Sémillon provides the background to this blend, with a relatively full body and an oily texture. Sauvignon Blanc adds acidity and lots of bright fruit flavor, particularly white grapefruit, lime and freshly cut grass. Used in smaller proportions, Muscadelle can contribute fresh floral notes, while Sauvignon Gris is less aromatic but offers ripe, juicy fruit on the palate. These wines run the gamut from unoaked, refreshing, and easy to drink to serious, complex and barrel-aged. The latter style, usually with a higher percentage of Sémillon, can develop aromas of ginger, chamomile and dried orange peel. The dessert wines produced by these blends, often with the help of "noble rot" called botrytis, can have lush stone fruit and honey characteristics.

Perfect Pairings

Crisp, dry Bordeaux white blends are the perfect accompaniment for raw or lightly cooked seafood, especially shellfish.
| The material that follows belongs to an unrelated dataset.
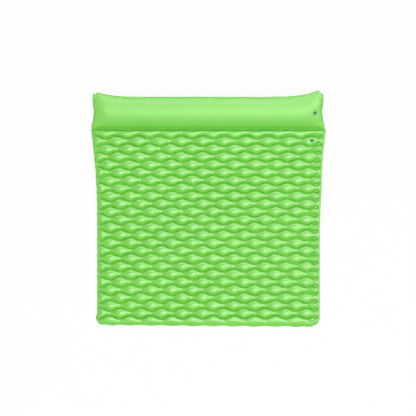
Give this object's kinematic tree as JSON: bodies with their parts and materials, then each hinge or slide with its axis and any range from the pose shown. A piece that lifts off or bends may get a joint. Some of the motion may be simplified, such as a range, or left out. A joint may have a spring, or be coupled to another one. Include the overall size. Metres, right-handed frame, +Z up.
{
  "type": "inflatable double air mat",
  "caption": "Square inflatable vinyl air mat with rows of welded air chambers, a fold-up pillow roll along one edge and a push-in valve on each body.",
  "frame": {"origin": "under the middle of the bounding box, on the floor", "axes": "+X across the mat, +Y from its foot to the pillow, +Z up"},
  "size_m": [1.828, 1.8261, 0.1445],
  "materials": {
    "green_vinyl": "soft glossy PVC film, welded",
    "valve_vinyl": "translucent blue-green moulded PVC"
  },
  "bodies": {
    "mat": {"mat_top_sheet": "green_vinyl", "mat_bottom_sheet": "green_vinyl", "mat_fold_strip": "green_vinyl", "mat_valve_base": "valve_vinyl"},
    "pillow": {"pillow_top_sheet": "green_vinyl", "pillow_bottom_sheet": "green_vinyl", "pillow_fold_strip": "green_vinyl", "pillow_valve_base": "valve_vinyl"},
    "mat_stem": {"mat_valve_stem": "valve_vinyl", "mat_valve_tether": "valve_vinyl"},
    "mat_plug": {"mat_valve_plug": "valve_vinyl"},
    "mat_flap": {"mat_valve_flap": "valve_vinyl"},
    "pillow_stem": {"pillow_valve_stem": "valve_vinyl", "pillow_valve_tether": "valve_vinyl"},
    "pillow_plug": {"pillow_valve_plug": "valve_vinyl"},
    "pillow_flap": {"pillow_valve_flap": "valve_vinyl"}
  },
  "joints": [
    {"name": "pillow_fold", "type": "hinge", "parent": "mat", "child": "pillow", "pos_m": [0, 0.61997, 0.0265], "axis": [1, 0, 0], "range_deg": [-70, 60]},
    {"name": "mat_stem_pull", "type": "slide", "parent": "mat", "child": "mat_stem", "axis": [0, 0, 1], "range_m": [0, 0.011]},
    {"name": "mat_plug_pull", "type": "slide", "parent": "mat_stem", "child": "mat_plug", "axis": [0, 0, 1], "range_m": [0, 0.012], "deforming": ["mat_valve_tether"]},
    {"name": "mat_flap_open", "type": "hinge", "parent": "mat_stem", "child": "mat_flap", "pos_m": [0.8021, 0.52943, 0.028], "axis": [0, 1, 0], "range_deg": [0, 60], "stiffness_Nm_per_rad": 0.0002},
    {"name": "pillow_stem_pull", "type": "slide", "parent": "pillow", "child": "pillow_stem", "axis": [0.3734, -0.3148, 0.8727], "range_m": [0, 0.011]},
    {"name": "pillow_plug_pull", "type": "slide", "parent": "pillow_stem", "child": "pillow_plug", "axis": [0.3734, -0.3148, 0.8727], "range_m": [0, 0.012], "deforming": ["pillow_valve_tether"]},
    {"name": "pillow_flap_open", "type": "hinge", "parent": "pillow_stem", "child": "pillow_flap", "pos_m": [0.81397, 0.74603, 0.10737], "axis": [0.0001, 0.9407, 0.3393], "range_deg": [0, 60], "stiffness_Nm_per_rad": 0.0002}
  ]
}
A more structured, Sémillon-based bottling can stand up to richer fish, chicken, or pork dishes in white sauces. These blends also work well with a variety of vegetables and fresh herbs, like asparagus, peas, basil and tarragon. Sweet dessert wines are traditionally enjoyed with strong blue cheeses, foie gras or fruit-based desserts.

Sommelier Secret

Sauternes and Barsac are usually reserved for dessert, but astute sommeliers know that they can be served at any time—before, during or after the meal. Try these sweet wines as an aperitif with jamón ibérico, oysters with a spicy mignonette or during dinner alongside hearty Alsatian sausage, poached lobster in beurre blanc sauce or even fried chicken.